The importance of story in your life

I can’t do it, Chris. You want me to write a quick post about the importance of story in my life. And I can’t do it.

Because a good post would link to a couple places that I’ve talked about story, like the time I talked about my friend Richard who gave me permission to tell Just yesterday stories or about my addiction to story. Or I’d have to link to places I’ve told stories, like the one about the social media chaplain or about being back in a college classroom or about my dad and the VA. Or I’d have to link to stories I’ve retold about Jesus and his stories, like the one about Jesus and prostitutes or Jesus and farming or Jesus and walking away from fame.  But there are too many of those kinds of posts.

And to write a post I would have to stay focused, but I got interrupted to look at the way our intern picked 15 photos out of a couple hundred to tell the story of a group from our church that built a whole house in a week in Kentucky (just like Extreme Home Makeover). And then I had to tell her a couple stories about my experience with chemistry in college and life to help her get around to doing her chem homework.

So there is no possible way for me to write a quick post about story and my life. And yet, Chris, you want us to write about the importance of story in our lives so that we can get a free copy of  A Million Miles in a Thousand Years: What I Learned While Editing My Life. After I wrote My previous review I gave the two review copies away and bought a couple more and those are gone and I’m cheap. I want another copy of the book so I can give it away.

But now I have to write something about story to get it and I’ve got nothing new.

Unless it’s this: the importance of story in my life is that my life is in Story. And not just stories, Story. A love story, arcing across millenia, threading through me. It’s the blood in my veins, giving me life. It’s the path of my thoughts. It’s all I’ve got.

Is that good enough, friend?

—–

You can probably get a copy of A Million Miles in a Thousand Years: What I Learned While Editing My Life from Chris Brogan by writing a post about story and linking to The Importance of Story in Your Life. Or, if he gives me one, I’ll give it to you if you don’t have a blog to write in.

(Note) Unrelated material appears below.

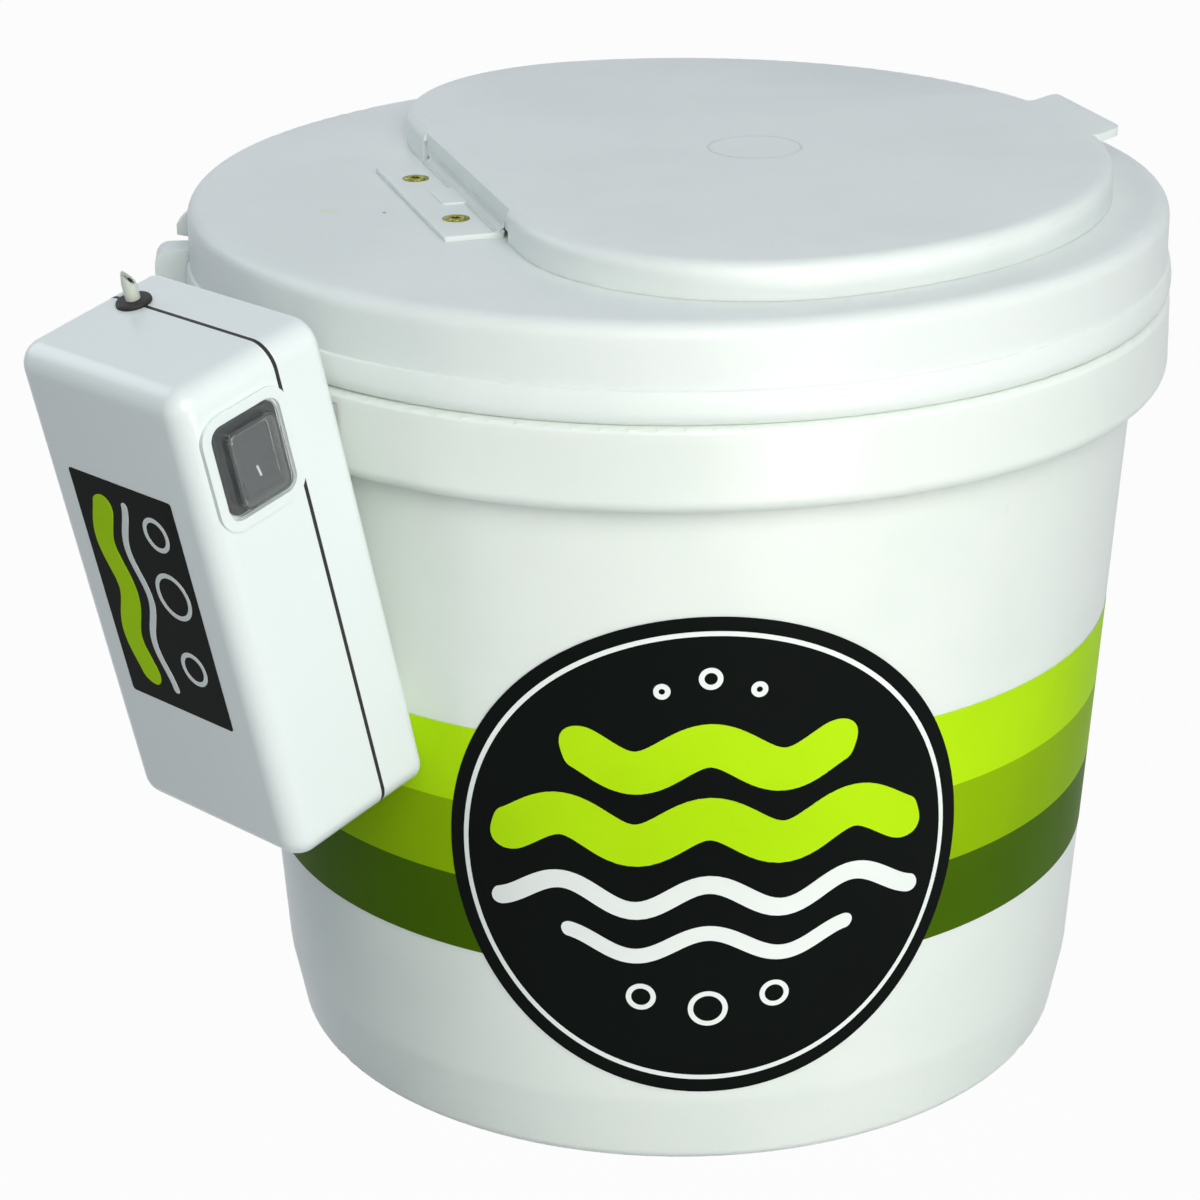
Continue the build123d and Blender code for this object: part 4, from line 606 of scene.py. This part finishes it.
# %% Rolled bead and closed edges
BEAD_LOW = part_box("lid")[0].z / MM
BEAD_HEIGHT = 10.2
BEAD_RADIUS = 153.5
BEAD_ROLL = 2.8
BEAD_ROLL_HEIGHT = 4.2
BEAD_LEAN = 0.8
BEAD_CUTS = 14
CUTS_GATHER = 1.4      # above 1, the cuts lie closer together near the lower edge
LOW_EDGE_INSIDE = 151.0
BAND_INSIDE = 152.2
BEAD_SLACK = 0.02
LID_DROP = 0.35
HATCH_DROP = 0.22
EDGE_SLACK = 0.01


def bead_radius(above):
    """The bead's outer radius at a height above its lower edge, in millimetres."""
    if above < BEAD_ROLL_HEIGHT:
        under = 1 - above / BEAD_ROLL_HEIGHT
        return BEAD_RADIUS - BEAD_ROLL * (1 - math.sqrt(1 - under ** 2))
    share = (above - BEAD_ROLL_HEIGHT) / (BEAD_HEIGHT - BEAD_ROLL_HEIGHT)
    return BEAD_RADIUS - BEAD_LEAN * share ** 2


def roll_bead(piece):
    """Rounds the band at the foot of the lid's skirt."""
    only(piece)
    bpy.ops.object.mode_set(mode="EDIT")
    for i in range(1, BEAD_CUTS):
        bpy.ops.mesh.select_all(action="SELECT")
        height = BEAD_LOW + BEAD_HEIGHT * (i / BEAD_CUTS) ** CUTS_GATHER
        bpy.ops.mesh.bisect(plane_co=(0, 0, height * MM), plane_no=(0, 0, 1))
    bpy.ops.object.mode_set(mode="OBJECT")
    moved = 0
    for vertex in piece.data.vertices:
        radius = math.hypot(vertex.co.x, vertex.co.y) / MM
        above = vertex.co.z / MM - BEAD_LOW
        inside = LOW_EDGE_INSIDE if above < BEAD_ROLL_HEIGHT / 2 else BAND_INSIDE
        if above < BEAD_HEIGHT and inside < radius < BEAD_RADIUS + BEAD_SLACK:
            share = bead_radius(max(0.0, above)) / radius
            vertex.co.x *= share
            vertex.co.y *= share
            moved += 1
    return moved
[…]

Because people without blogs have stories, too.

trust is not camouflage

I’m sitting on Nancy’s sister’s deck. I’m five feet from a hummingbird feeder. A hummingbird just started coming to the feeder. It drinks. It leaves. It comes back.

hummingbird feederI sit here as quietly as I can, glad that the screen of my laptop is blocking the movement of my fingers. I want to have the hummingbird keep coming.

It’s back.

But this isn’t trust. In fact, this is about the opposite of trust. This is about camouflage. If I disappear into the wall, into the chair in the corner, if the wind keeps blowing toward me instead of away from me, if I am as invisible as possible, the hummingbird will keep coming back.

It’s back.

When Chris Brogan and Julian Smith are talking about trust, they aren’t talking about camouflage.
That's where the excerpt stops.